→ Task instructions
Repeat the material exactly, leaving nothing out.

→ Provided material

---

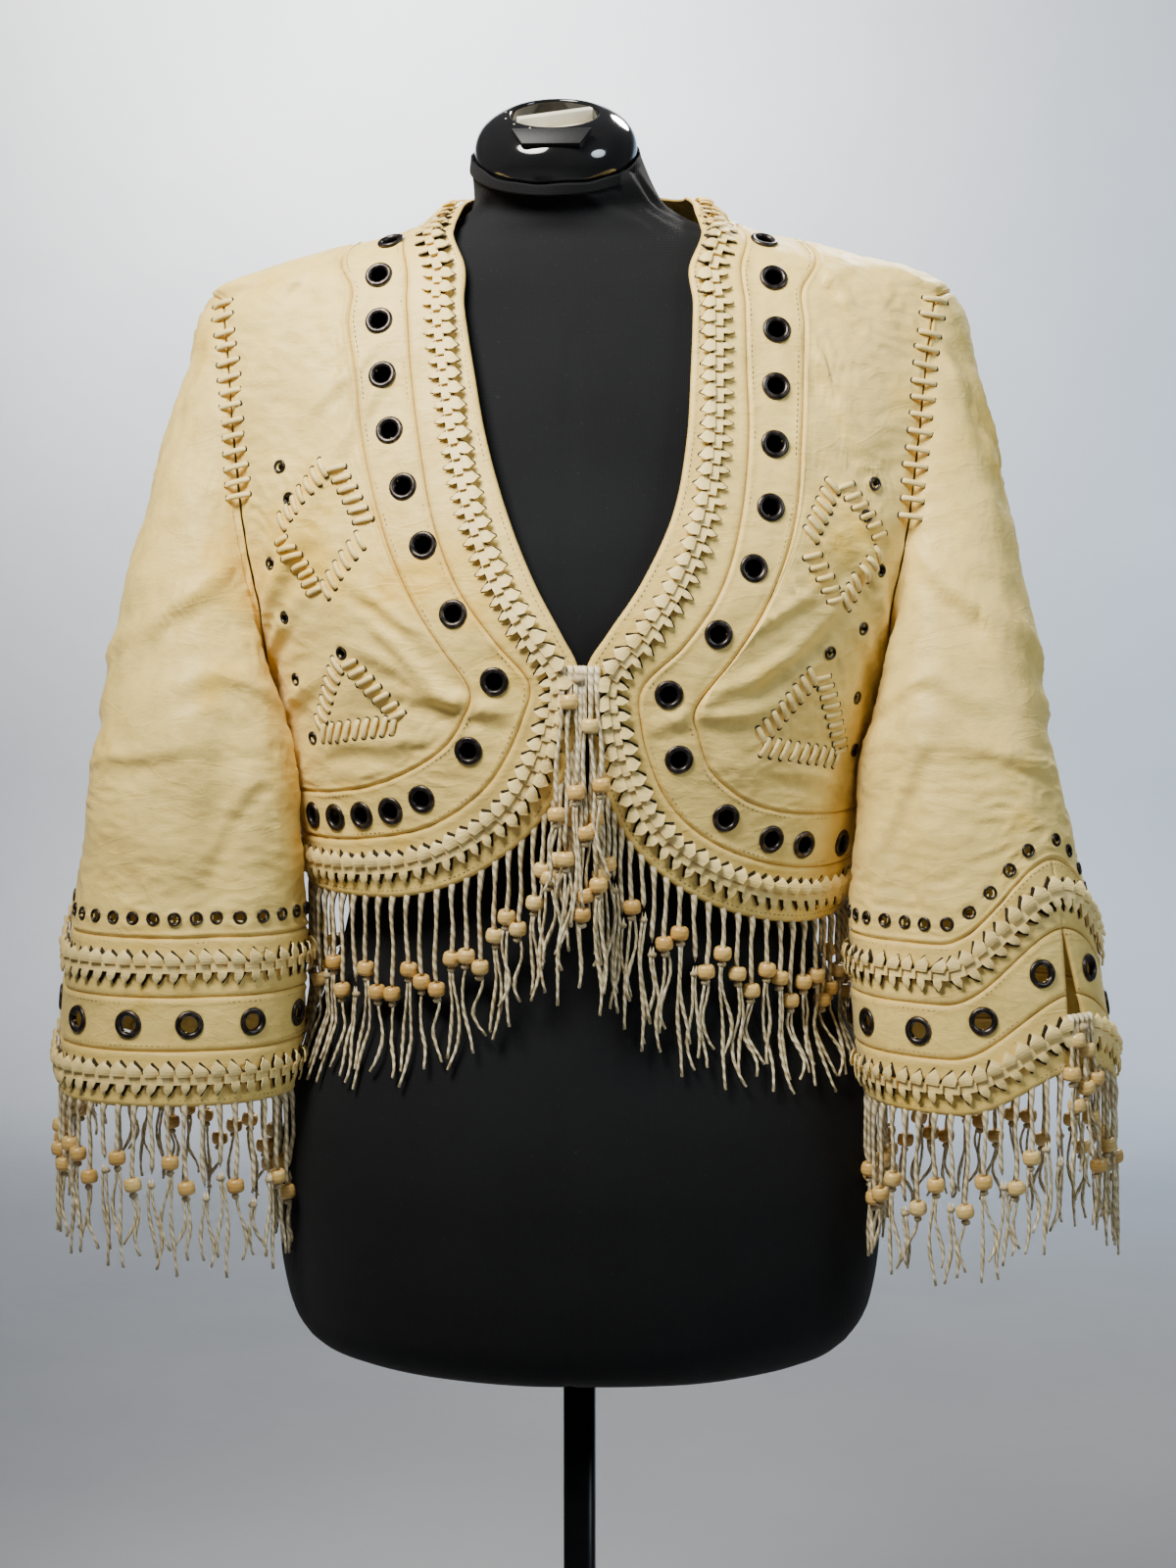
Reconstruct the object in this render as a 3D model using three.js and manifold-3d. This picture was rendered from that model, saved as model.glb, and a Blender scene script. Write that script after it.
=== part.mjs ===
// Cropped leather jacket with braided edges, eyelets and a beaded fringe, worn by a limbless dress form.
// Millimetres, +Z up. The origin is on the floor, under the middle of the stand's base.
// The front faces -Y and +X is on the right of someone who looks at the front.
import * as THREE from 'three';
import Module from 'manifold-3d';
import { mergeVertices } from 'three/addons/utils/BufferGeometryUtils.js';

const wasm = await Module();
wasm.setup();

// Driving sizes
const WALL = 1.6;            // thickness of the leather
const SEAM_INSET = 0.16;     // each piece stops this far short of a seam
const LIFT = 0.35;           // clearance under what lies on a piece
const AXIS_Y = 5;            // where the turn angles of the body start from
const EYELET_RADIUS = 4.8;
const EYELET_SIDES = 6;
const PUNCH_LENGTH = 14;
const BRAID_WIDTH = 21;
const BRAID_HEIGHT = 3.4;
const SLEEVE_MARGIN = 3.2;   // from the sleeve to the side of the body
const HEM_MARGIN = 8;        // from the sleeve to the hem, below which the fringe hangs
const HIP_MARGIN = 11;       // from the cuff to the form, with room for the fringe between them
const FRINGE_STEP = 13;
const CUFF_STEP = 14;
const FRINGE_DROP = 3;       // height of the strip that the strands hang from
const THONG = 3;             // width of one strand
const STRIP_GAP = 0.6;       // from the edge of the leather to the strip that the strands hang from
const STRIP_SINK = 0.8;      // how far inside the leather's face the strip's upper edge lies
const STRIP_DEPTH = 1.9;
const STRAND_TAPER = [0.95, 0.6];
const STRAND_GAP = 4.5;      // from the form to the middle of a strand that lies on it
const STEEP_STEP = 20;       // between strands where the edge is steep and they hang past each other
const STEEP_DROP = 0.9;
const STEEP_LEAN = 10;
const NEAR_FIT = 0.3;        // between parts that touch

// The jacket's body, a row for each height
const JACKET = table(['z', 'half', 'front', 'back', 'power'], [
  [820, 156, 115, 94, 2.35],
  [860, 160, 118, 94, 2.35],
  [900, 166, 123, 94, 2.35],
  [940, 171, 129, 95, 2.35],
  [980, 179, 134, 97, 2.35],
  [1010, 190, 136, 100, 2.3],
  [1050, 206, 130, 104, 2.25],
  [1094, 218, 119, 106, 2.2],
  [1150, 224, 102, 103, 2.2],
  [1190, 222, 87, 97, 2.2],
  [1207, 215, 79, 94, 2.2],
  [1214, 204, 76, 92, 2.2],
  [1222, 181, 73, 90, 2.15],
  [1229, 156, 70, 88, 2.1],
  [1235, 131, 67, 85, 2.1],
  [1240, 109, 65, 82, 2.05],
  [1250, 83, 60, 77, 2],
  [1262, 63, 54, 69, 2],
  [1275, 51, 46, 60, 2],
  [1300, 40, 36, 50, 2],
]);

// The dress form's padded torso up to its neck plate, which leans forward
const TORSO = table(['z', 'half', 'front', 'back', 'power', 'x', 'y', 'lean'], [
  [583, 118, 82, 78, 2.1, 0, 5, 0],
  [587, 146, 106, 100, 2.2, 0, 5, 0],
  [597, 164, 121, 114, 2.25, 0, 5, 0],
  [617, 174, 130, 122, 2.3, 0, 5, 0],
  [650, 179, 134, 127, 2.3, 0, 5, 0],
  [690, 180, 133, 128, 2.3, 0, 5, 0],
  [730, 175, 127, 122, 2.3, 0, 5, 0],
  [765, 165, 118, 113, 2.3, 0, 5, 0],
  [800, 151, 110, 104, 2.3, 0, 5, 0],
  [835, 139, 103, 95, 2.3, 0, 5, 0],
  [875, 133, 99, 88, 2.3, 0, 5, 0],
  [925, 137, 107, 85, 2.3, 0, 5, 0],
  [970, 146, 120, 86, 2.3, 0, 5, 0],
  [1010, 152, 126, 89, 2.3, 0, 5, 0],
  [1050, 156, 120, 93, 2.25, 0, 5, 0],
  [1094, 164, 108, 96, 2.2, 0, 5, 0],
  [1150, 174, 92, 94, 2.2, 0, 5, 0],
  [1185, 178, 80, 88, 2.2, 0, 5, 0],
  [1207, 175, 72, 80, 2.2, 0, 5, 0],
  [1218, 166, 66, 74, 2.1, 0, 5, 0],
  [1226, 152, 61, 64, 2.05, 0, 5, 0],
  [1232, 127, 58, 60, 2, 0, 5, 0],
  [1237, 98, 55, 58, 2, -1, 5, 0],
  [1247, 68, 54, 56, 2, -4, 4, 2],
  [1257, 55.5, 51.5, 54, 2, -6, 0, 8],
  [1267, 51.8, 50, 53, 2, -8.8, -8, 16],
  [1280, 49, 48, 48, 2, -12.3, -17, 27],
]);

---

→ Full response
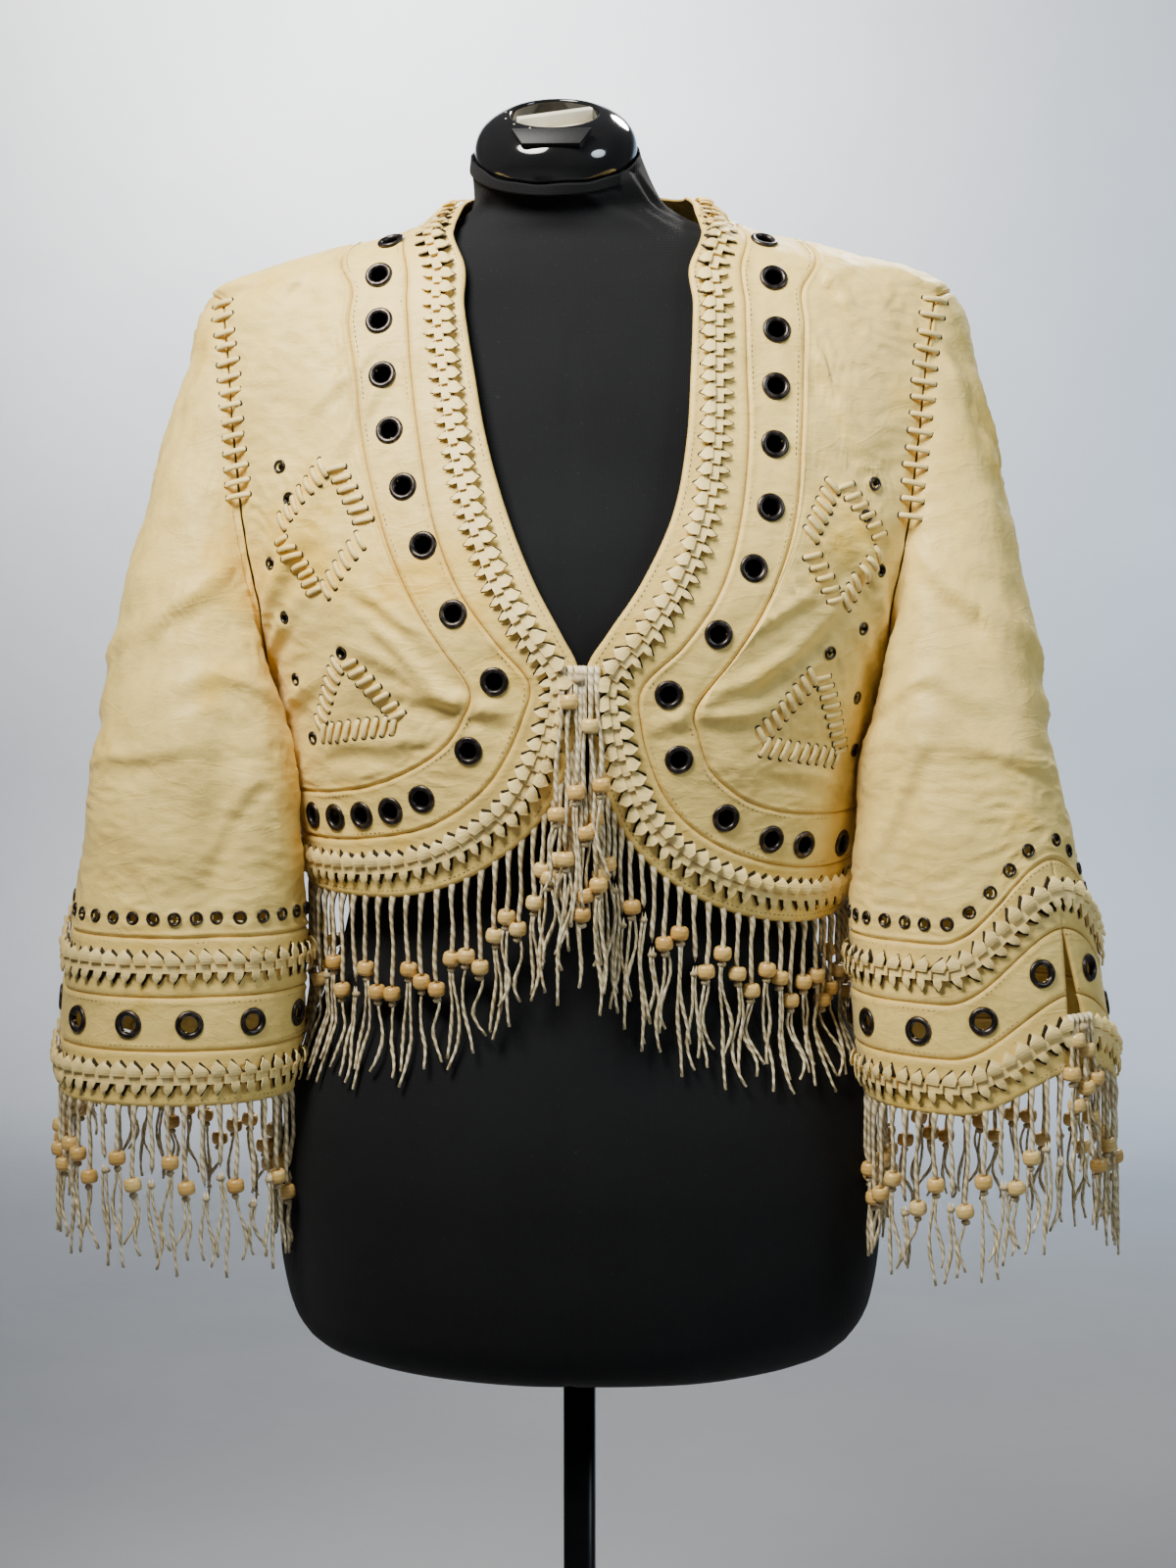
Reconstruct the object in this render as a 3D model using three.js and manifold-3d. This picture was rendered from that model, saved as model.glb, and a Blender scene script. Write that script after it.
=== part.mjs ===
// Cropped leather jacket with braided edges, eyelets and a beaded fringe, worn by a limbless dress form.
// Millimetres, +Z up. The origin is on the floor, under the middle of the stand's base.
// The front faces -Y and +X is on the right of someone who looks at the front.
import * as THREE from 'three';
import Module from 'manifold-3d';
import { mergeVertices } from 'three/addons/utils/BufferGeometryUtils.js';

const wasm = await Module();
wasm.setup();

// Driving sizes
const WALL = 1.6;            // thickness of the leather
const SEAM_INSET = 0.16;     // each piece stops this far short of a seam
const LIFT = 0.35;           // clearance under what lies on a piece
const AXIS_Y = 5;            // where the turn angles of the body start from
const EYELET_RADIUS = 4.8;
const EYELET_SIDES = 6;
const PUNCH_LENGTH = 14;
const BRAID_WIDTH = 21;
const BRAID_HEIGHT = 3.4;
const SLEEVE_MARGIN = 3.2;   // from the sleeve to the side of the body
const HEM_MARGIN = 8;        // from the sleeve to the hem, below which the fringe hangs
const HIP_MARGIN = 11;       // from the cuff to the form, with room for the fringe between them
const FRINGE_STEP = 13;
const CUFF_STEP = 14;
const FRINGE_DROP = 3;       // height of the strip that the strands hang from
const THONG = 3;             // width of one strand
const STRIP_GAP = 0.6;       // from the edge of the leather to the strip that the strands hang from
const STRIP_SINK = 0.8;      // how far inside the leather's face the strip's upper edge lies
const STRIP_DEPTH = 1.9;
const STRAND_TAPER = [0.95, 0.6];
const STRAND_GAP = 4.5;      // from the form to the middle of a strand that lies on it
const STEEP_STEP = 20;       // between strands where the edge is steep and they hang past each other
const STEEP_DROP = 0.9;
const STEEP_LEAN = 10;
const NEAR_FIT = 0.3;        // between parts that touch

// The jacket's body, a row for each height
const JACKET = table(['z', 'half', 'front', 'back', 'power'], [
  [820, 156, 115, 94, 2.35],
  [860, 160, 118, 94, 2.35],
  [900, 166, 123, 94, 2.35],
  [940, 171, 129, 95, 2.35],
  [980, 179, 134, 97, 2.35],
  [1010, 190, 136, 100, 2.3],
  [1050, 206, 130, 104, 2.25],
  [1094, 218, 119, 106, 2.2],
  [1150, 224, 102, 103, 2.2],
  [1190, 222, 87, 97, 2.2],
  [1207, 215, 79, 94, 2.2],
  [1214, 204, 76, 92, 2.2],
  [1222, 181, 73, 90, 2.15],
  [1229, 156, 70, 88, 2.1],
  [1235, 131, 67, 85, 2.1],
  [1240, 109, 65, 82, 2.05],
  [1250, 83, 60, 77, 2],
  [1262, 63, 54, 69, 2],
  [1275, 51, 46, 60, 2],
  [1300, 40, 36, 50, 2],
]);

// The dress form's padded torso up to its neck plate, which leans forward
const TORSO = table(['z', 'half', 'front', 'back', 'power', 'x', 'y', 'lean'], [
  [583, 118, 82, 78, 2.1, 0, 5, 0],
  [587, 146, 106, 100, 2.2, 0, 5, 0],
  [597, 164, 121, 114, 2.25, 0, 5, 0],
  [617, 174, 130, 122, 2.3, 0, 5, 0],
  [650, 179, 134, 127, 2.3, 0, 5, 0],
  [690, 180, 133, 128, 2.3, 0, 5, 0],
  [730, 175, 127, 122, 2.3, 0, 5, 0],
  [765, 165, 118, 113, 2.3, 0, 5, 0],
  [800, 151, 110, 104, 2.3, 0, 5, 0],
  [835, 139, 103, 95, 2.3, 0, 5, 0],
  [875, 133, 99, 88, 2.3, 0, 5, 0],
  [925, 137, 107, 85, 2.3, 0, 5, 0],
  [970, 146, 120, 86, 2.3, 0, 5, 0],
  [1010, 152, 126, 89, 2.3, 0, 5, 0],
  [1050, 156, 120, 93, 2.25, 0, 5, 0],
  [1094, 164, 108, 96, 2.2, 0, 5, 0],
  [1150, 174, 92, 94, 2.2, 0, 5, 0],
  [1185, 178, 80, 88, 2.2, 0, 5, 0],
  [1207, 175, 72, 80, 2.2, 0, 5, 0],
  [1218, 166, 66, 74, 2.1, 0, 5, 0],
  [1226, 152, 61, 64, 2.05, 0, 5, 0],
  [1232, 127, 58, 60, 2, 0, 5, 0],
  [1237, 98, 55, 58, 2, -1, 5, 0],
  [1247, 68, 54, 56, 2, -4, 4, 2],
  [1257, 55.5, 51.5, 54, 2, -6, 0, 8],
  [1267, 51.8, 50, 53, 2, -8.8, -8, 16],
  [1280, 49, 48, 48, 2, -12.3, -17, 27],
]);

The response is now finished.